I also want to utilise the BRP rules in the Call of Cthulhu rulebook for Shock. The player checks for unconsciousness, but whether awake or not the victim is badly injured, in pain and his situation steadily deteriorating. Lose 1 hit point every 3 hours until dead or in receipt of medical attention. In addition his skills are halved due to pain and shock, as are his STR, DEX, CON, INT and APP.
The Hospital Is Full of Tough Guys!
The way that healing works in BRP seems fairly common sense, but on examination is a little strange. Characters recover 1D3 hit points per week until fully healed; if receiving the attentions of a doctor (i.e. Medicine skill) this increases to 2D3 hit points per week. But this just means that tough guys with huge amounts of hit points spend longer recovering from injuries than those with only a few hit points.

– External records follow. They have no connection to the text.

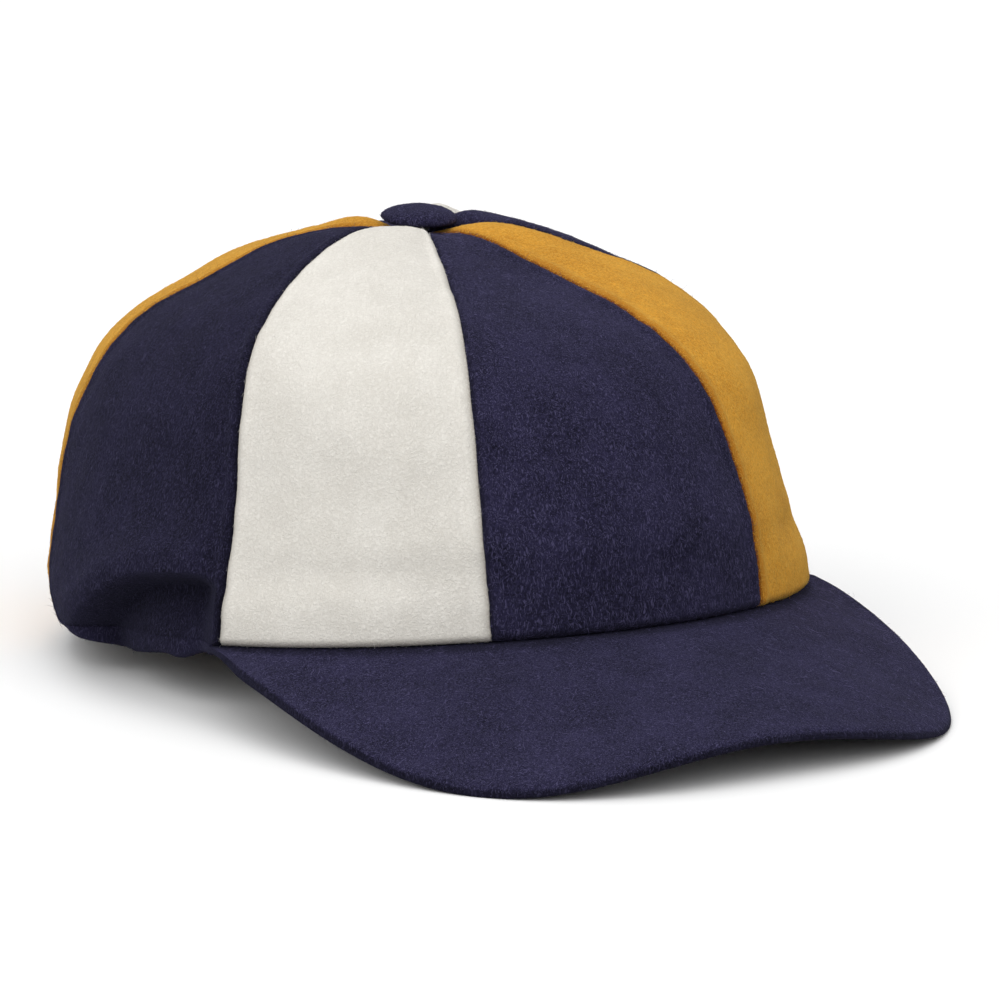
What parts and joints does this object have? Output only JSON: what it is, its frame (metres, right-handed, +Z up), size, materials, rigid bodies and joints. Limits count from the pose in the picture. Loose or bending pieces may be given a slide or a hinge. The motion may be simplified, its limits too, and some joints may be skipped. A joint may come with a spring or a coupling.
{
  "type": "cricket cap",
  "caption": "Rounded wool cap of coloured panels with a short stiff peak, a covered button on top and a gathered back edge.",
  "frame": {"origin": "middle of the bounding box on the surface that the cap rests on", "axes": "+Z up, -Y toward the front of the cap, -X toward the wearer's right"},
  "size_m": [0.179, 0.2506, 0.1088],
  "materials": {
    "navy_wool": "matte milled wool, navy",
    "cream_wool": "matte milled wool, cream",
    "gold_wool": "matte milled wool, gold"
  },
  "bodies": {
    "root": {"panel_front": "navy_wool", "panel_front_right": "cream_wool", "panel_right": "navy_wool", "panel_back_right": "gold_wool", "panel_back": "navy_wool", "panel_back_left": "cream_wool", "panel_left": "navy_wool", "panel_front_left": "gold_wool", "button": "navy_wool", "peak": "navy_wool", "back_casing": "navy_wool"}
  },
  "joints": []
}
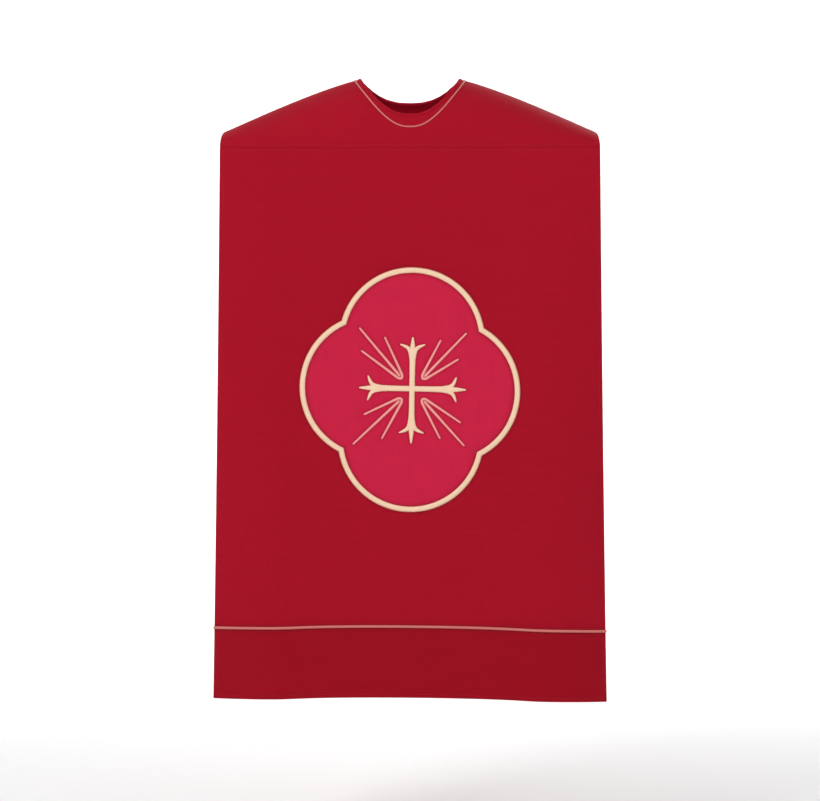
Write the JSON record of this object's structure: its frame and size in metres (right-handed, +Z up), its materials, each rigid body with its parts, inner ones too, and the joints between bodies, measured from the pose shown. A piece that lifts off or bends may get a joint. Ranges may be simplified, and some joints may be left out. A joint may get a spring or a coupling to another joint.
{
  "type": "chasuble",
  "caption": "Square-cut lined chasuble with open sides, a shaped neck opening, a piped hem band and a quatrefoil medallion holding a cross and rays.",
  "frame": {"origin": "middle of the neck opening, level with the ridge of the shoulders, where the garment is held up", "axes": "+Z up, -Y out of the front with the medallion, +X to the right as seen from the front"},
  "size_m": [0.636, 0.2626, 1.0094],
  "materials": {
    "red_cloth": "fine red wool-and-silk weave with a low sheen",
    "red_lining": "smooth red satin lining",
    "canvas": "unbleached cotton interlining",
    "crimson_satin": "pinker crimson satin ground",
    "gold_thread": "raised pale gold satin stitch",
    "gold_piping": "twisted rose-gold piping cord",
    "felt": "red felt backing"
  },
  "bodies": {
    "shoulders": {"yoke_shell": "red_cloth", "yoke_interlining": "canvas", "yoke_lining": "red_lining", "armhole_facing_left": "red_cloth", "armhole_facing_right": "red_cloth", "neck_binding": "red_cloth", "neck_piping": "gold_piping"},
    "front": {"front_panel": "red_cloth", "front_hem_band": "red_cloth", "front_interlining": "canvas", "front_lining": "red_lining", "front_facing_left": "red_cloth", "front_facing_right": "red_cloth", "front_hem_facing": "red_cloth", "front_hem_piping": "gold_piping", "medallion_backing": "felt", "medallion_ground": "crimson_satin", "medallion_border": "gold_thread", "cross": "gold_thread", "rays_upper_left": "gold_thread", "rays_upper_right": "gold_thread", "rays_lower_left": "gold_thread", "rays_lower_right": "gold_thread"},
    "back": {"back_panel": "red_cloth", "back_hem_band": "red_cloth", "back_interlining": "canvas", "back_lining": "red_lining", "back_facing_left": "red_cloth", "back_facing_right": "red_cloth", "back_hem_facing": "red_cloth", "back_hem_piping": "gold_piping"}
  },
  "joints": [
    {"name": "front_swing", "type": "hinge", "parent": "shoulders", "child": "front", "pos_m": [0, -0.12, -0.13], "axis": [-1, 0, 0], "range_deg": [-5, 60]},
    {"name": "back_swing", "type": "hinge", "parent": "shoulders", "child": "back", "pos_m": [0, 0.12, -0.13], "axis": [1, 0, 0], "range_deg": [-5, 60]}
  ]
}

My revision turns to the rules for recovery of Magic Points, where all Magic Points are returned after 24 hours and partial losses are returned on the same scale. Let's use a similar system. All hit points will be healed after 12 weeks, and lesser hit point losses will be restored at the same rate. Lost half hit points? You must wait for 6 weeks. Lost a quarter hit points, you must wait for 3 weeks. This is a little rough and ready, but it's the same basic rule that is used for Magic Points and so shouldn't prove too controversial.
First Aid and Medicine skill should obviously have an important part to play. First Aid can be matched against twice the hit points lost (the Passive Characteristic). With a success here 1D3 hit points are immediately restored and a deteriorating character in Shock will stabilize. Medicine skill has two major uses. It can be matched against twice the hit points lost to repair a serious (Shock) wound and allow that wound to begin healing at the normal rate (perhaps failure means further damage, say 1D3). It can also be used with a lesser injury to halve the recovery time - again simply test Medicine against twice the hit points lost.

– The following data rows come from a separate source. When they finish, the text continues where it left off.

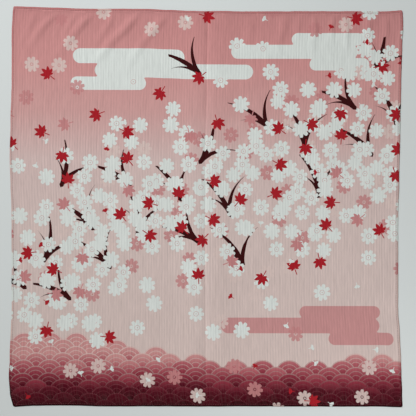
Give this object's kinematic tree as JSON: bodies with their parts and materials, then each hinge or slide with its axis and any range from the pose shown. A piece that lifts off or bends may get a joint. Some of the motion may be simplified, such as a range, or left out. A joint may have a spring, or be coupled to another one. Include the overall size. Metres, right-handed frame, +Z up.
{
  "type": "furoshiki wrapping cloth",
  "caption": "Square printed cotton wrapping cloth with narrow turned hems, spread flat with a middle fold crease and soft puckers.",
  "frame": {"origin": "middle of the cloth's outline, on the surface it lies on", "axes": "+X towards the cloth's right-hand side, +Y towards its top edge, +Z up out of its printed face"},
  "size_m": [0.5044, 0.5134, 0.0029],
  "materials": {
    "printed_cotton": "matt printed cotton crepe with fine lengthwise ribs"
  },
  "bodies": {
    "root": {"cloth": "printed_cotton"}
  },
  "joints": []
}
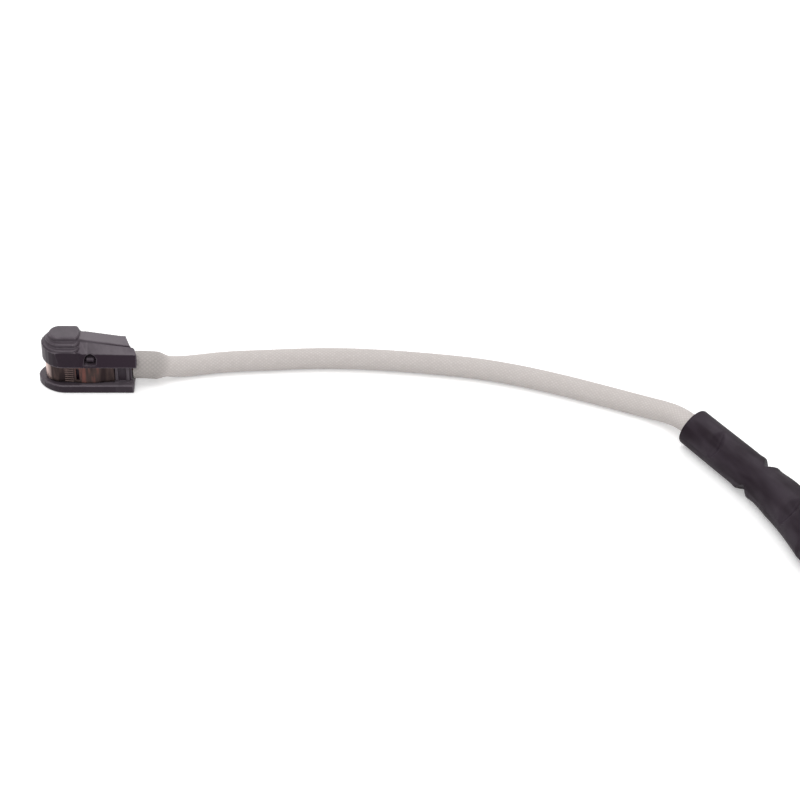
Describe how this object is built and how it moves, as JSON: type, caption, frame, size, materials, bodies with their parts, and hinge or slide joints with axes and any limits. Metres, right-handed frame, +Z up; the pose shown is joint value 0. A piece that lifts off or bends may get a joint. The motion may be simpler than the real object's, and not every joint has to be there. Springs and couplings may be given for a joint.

Let's try an example: Leroy (hit points 14) is shot in the street with a 9mm and takes 8 points of damage, a very nasty wound. He is Stunned for 8 combat rounds, writhing in pain, bleeding and on the sidewalk. The injury is over half of Leroy's hit points, so he goes into Shock, blacking out and halving all of his skills, his STR, DEX, APP, CON and INT reduced to half. He is losing 1 hit point per 3 hours. The paramedics (56%) arrive and test their skill against the 80% wound. Let's say they make their roll and restore 2 hit points. Leroy stops bleeding (for now).

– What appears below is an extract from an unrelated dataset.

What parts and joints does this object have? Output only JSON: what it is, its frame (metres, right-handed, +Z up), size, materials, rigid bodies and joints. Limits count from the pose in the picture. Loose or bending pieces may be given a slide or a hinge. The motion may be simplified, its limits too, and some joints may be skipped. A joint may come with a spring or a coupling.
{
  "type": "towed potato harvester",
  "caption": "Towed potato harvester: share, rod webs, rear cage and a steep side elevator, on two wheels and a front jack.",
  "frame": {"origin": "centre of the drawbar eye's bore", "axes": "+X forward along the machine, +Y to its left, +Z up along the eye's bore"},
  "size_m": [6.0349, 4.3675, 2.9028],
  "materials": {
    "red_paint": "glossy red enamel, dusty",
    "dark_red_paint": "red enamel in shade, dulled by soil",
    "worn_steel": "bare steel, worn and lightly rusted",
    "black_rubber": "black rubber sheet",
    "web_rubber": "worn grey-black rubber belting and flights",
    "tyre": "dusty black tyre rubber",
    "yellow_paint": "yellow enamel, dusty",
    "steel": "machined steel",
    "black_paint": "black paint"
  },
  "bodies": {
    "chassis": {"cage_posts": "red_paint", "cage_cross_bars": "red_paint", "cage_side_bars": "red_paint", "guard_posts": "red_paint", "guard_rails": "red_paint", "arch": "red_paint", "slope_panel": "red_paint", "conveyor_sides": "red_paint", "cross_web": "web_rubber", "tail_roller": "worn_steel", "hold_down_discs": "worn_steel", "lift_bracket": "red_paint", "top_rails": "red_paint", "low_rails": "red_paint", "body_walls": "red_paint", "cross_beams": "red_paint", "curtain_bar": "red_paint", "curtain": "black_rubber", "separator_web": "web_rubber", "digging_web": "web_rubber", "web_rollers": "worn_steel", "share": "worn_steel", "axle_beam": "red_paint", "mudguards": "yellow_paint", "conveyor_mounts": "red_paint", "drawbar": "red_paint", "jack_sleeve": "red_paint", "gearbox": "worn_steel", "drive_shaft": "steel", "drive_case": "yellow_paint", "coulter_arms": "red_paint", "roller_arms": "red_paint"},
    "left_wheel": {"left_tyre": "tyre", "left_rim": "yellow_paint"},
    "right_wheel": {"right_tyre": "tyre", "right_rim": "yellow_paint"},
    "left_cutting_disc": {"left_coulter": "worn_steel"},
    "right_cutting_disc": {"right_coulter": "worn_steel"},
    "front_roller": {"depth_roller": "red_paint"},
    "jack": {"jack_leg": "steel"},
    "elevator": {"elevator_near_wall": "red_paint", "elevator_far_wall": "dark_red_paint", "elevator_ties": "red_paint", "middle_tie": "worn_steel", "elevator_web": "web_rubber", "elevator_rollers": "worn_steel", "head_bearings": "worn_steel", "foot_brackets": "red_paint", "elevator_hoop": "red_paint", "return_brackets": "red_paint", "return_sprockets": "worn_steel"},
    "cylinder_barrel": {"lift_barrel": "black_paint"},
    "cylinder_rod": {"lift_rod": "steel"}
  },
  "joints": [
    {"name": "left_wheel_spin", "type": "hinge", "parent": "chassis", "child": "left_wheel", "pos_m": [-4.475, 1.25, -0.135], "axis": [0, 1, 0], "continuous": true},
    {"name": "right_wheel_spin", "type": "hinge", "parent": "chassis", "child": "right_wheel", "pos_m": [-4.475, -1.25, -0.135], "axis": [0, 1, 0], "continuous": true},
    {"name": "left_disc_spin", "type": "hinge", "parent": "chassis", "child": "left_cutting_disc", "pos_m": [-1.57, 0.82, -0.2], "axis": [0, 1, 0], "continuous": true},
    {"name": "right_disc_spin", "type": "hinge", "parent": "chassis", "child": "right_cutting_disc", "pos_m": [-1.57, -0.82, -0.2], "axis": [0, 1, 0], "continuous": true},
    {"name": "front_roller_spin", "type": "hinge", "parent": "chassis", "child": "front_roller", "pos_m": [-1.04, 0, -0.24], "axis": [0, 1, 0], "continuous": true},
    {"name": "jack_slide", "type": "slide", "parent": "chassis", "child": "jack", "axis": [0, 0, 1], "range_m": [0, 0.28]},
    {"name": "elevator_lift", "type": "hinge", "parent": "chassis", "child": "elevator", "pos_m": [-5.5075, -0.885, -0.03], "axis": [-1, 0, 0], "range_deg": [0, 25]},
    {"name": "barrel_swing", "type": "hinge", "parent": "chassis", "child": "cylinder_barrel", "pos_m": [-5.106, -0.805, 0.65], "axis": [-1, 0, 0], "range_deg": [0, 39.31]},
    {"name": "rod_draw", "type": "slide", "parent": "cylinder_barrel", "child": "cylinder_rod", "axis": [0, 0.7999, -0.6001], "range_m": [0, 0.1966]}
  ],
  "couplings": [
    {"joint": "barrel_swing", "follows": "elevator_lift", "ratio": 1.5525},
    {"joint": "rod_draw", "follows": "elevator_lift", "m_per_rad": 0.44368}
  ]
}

At hospital Leroy is rushed into surgery. The surgeon is 40% but the wound is still a Passive Characteristic of 60% and he must roll D100 to repair the injury and get Leroy on the mend. He fails and so Leroy loses 2 points. At the next attempt the surgeon makes his roll and so our patient must wait 6 weeks to reach full hit points.
Obviously there are many ways to address BRP's 'quirks', and this is just one method. I could go further but it's the ethos I want to get across here, just as much as the actual mechanics I created.